When minimalist composer Steve Reich stumbled upon someone performing his 1987 composition Electric Counterpoint at a festival in Poland in 2011, he was not only flattered, he was impressed. The performer had recorded all of the backing tracks himself, rather than simply renting them from the piece’s original guitarist. That performer was Jonny Greenwood of Radiohead, a group that Reich had previously not been exposed to, but that would soon change. After igniting his interest in rock music, Reich decided to pay homage with an 18-minute chamber arrangement called Radio Rewrite. Even at 76, Reich is still opening new doors and he has Greenwood to thank for this endeavor. Via The Globe And Mail:
“It’s not a set of variations,” Reich says on the phone from California. “Radiohead gave me an armature, they got me up and running, but it’s my piece and I’m on my own. They underpin it in a way that is sometimes perceptible, sometimes not. It’s kind of like Radiohead slipping by, and then the clouds come over, you go somewhere else, and then whoop! – they come out the other end.”

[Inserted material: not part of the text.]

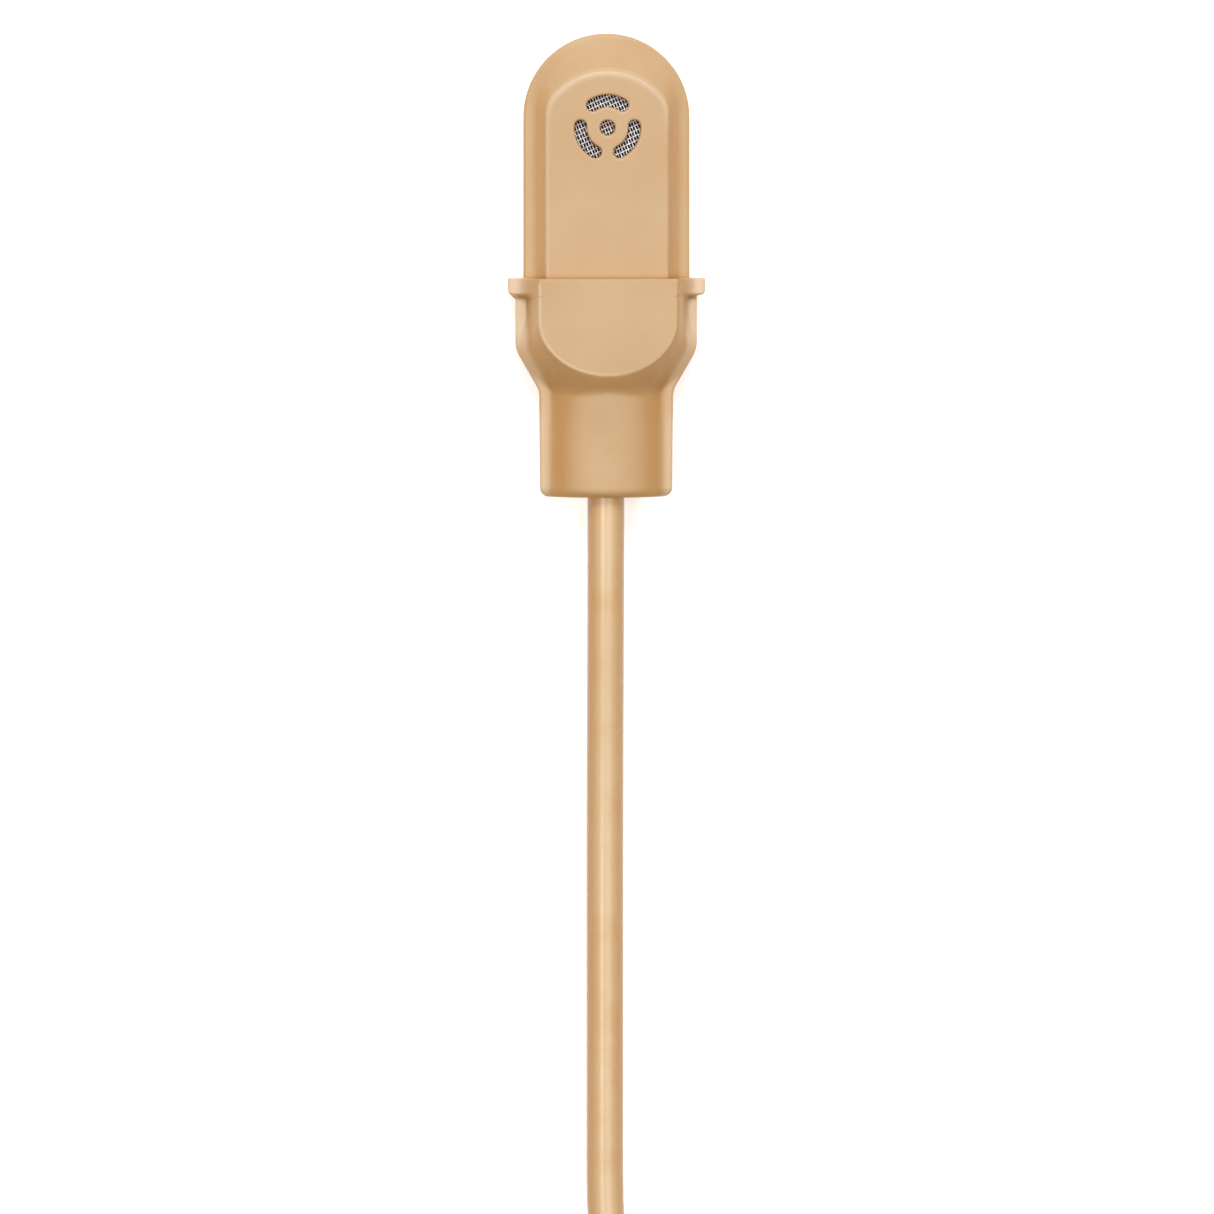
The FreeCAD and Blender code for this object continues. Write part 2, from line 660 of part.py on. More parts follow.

... Music by Reich and Greenwood will come together in Winnipeg during Friday’s concert, which includes a suite from Greenwood’s film score for There Will Be Blood, and Reich’s choral piece Tehillim. Reich’s other offerings in Winnipeg include Different Trains, for string quartet and tape (Thursday), and The Desert Music, a setting of poems by William Carlos Williams for chorus and orchestra (Feb. 2). Thursday’s show also features Reich’s Pulitzer Prize-winning Double Sextet, one day after a different group of performers play it at Mount Allison University’s Acadia New Music Festival in Sackville, N.B.